This suggests, as I understand, that the term "Regression" was adopted for historical reason, which means that there may be an alternative term that better describes "Regression" as we know it today.

As a non statistician/non-native English speaker, I wonder if such an alternative term does exist?

  • You could call it *curve-fitting*, but you're better off sticking to the term everyone else uses. – Dan Jan 02 '18 at 10:52
  • Thanks. I agree with you. However, knowing the best descriptive term will help me in translating it using the most appropriate term/word in a language where there is no conventional term, yet! – PatternRecognition Jan 02 '18 at 11:01
  • Then take Dan answer and use it only in your native language. I had the opposite experience: I learned the technique under the “fitting” name, and got lost the first few times I heard about regression. Besides, “curve-fitting”is appropriate only in 1D regression scenario. – famargar Jan 02 '18 at 11:16
  • @famargar you could say *hyper-surface fitting* if you really wanted, but I think *curve* is general enough. Most curve-fitting software packages handle multiple dimensions (e.g. https://docs.scipy.org/doc/scipy/reference/generated/scipy.optimize.curve_fit.html) and I think it would be generally understood that it would generalize to hyper-surfaces. – Dan Jan 02 '18 at 12:20
  • 1
    @PatternRecognition then I would first make absolutely certain you really are the first person to ever translate *regression* to that language (seem unlikely no?) and if you are then why not just stick with the word regression itself. It doesn't hold a descriptive meaning in English and that doesn't seem to have prevented people from understanding it. – Dan Jan 02 '18 at 12:22
  • I would use the term 'statistical model' but to be specific enough it would be 'statistical model in which effects of predictors are separable and began with an additive basis'. – Frank Harrell Jan 02 '18 at 12:53
  • @Dan, Of course I am not the first, but different people use different translations, one of which is the literal translation of the word "Regression"! Knowing the best descriptive term helps in choosing the most appropriate translation, or even using a totally new one ! – PatternRecognition Jan 02 '18 at 12:58
  • Thanks @FrankHarrell. What 2/3 English words would you use if you were to suggest an alternative to the term Regression? curve-fitting? – PatternRecognition Jan 02 '18 at 13:10
  • 3
    Separate model specification from parameter estimation for a moment. Things like 'statistical model' and 'general linear model' are appropriate. A regression model is a statistical model with predictors that are assumed to at least partially operate additively. – Frank Harrell Jan 02 '18 at 13:14
  • What about *predictive-model*? – Dan Jan 02 '18 at 14:49
  • @Dan, this will be too generic and least descriptive. – PatternRecognition Jan 02 '18 at 16:18
  • Why not use the word "approximation" instead of "regression" ? – asmaier May 22 '20 at 16:12

1 Answers1

3

Estimate, predict, and model are three verbs that can often be used instead of "regression" in most sentences. Assess, measure, or infer are applications which may pertain to statistical testing based on such models. This solves a different problem of scientific writing being too obtuse. We cannot defenestrate "regression" for its historical context without throwing out the entire English language. However, in modern science it is given that the point of statistical tests and models is to separate signal from noise in data. This is the essential meaning that was abstracted by the term "regression".

Examples include:

"We estimated a generalized least squares model to describe mean differences in income earnings for various household structures in urban East Asian settings."
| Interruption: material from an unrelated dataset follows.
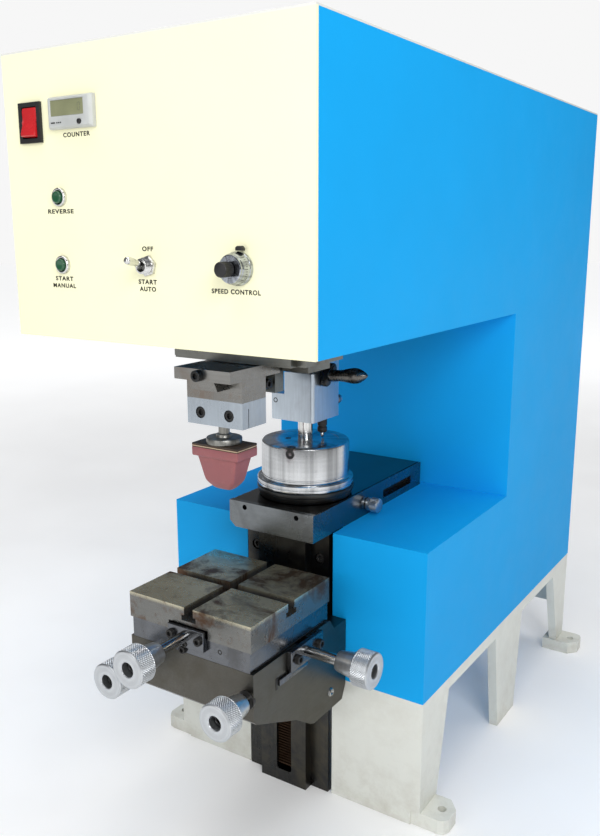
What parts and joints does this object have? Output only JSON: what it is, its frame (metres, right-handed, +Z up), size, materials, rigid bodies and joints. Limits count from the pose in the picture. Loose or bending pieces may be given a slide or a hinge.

"Ordinary least squares was used to predict lower body functioning two years following transplantation."

"Hemoglobin A1c was modeled as a linear combination of age, sex, race, family history of diabetes from self-report questionnaires as well as triglycerides, blood pressure, creatinine, and serum cholesterol at follow-up."

"The association between traumatic exposure and development of PTSD was assessed with logistic regression controlling for age, military service, housing instability, and educational setting."

"We measured change in knowledge following the preparatory exam course using the T-test."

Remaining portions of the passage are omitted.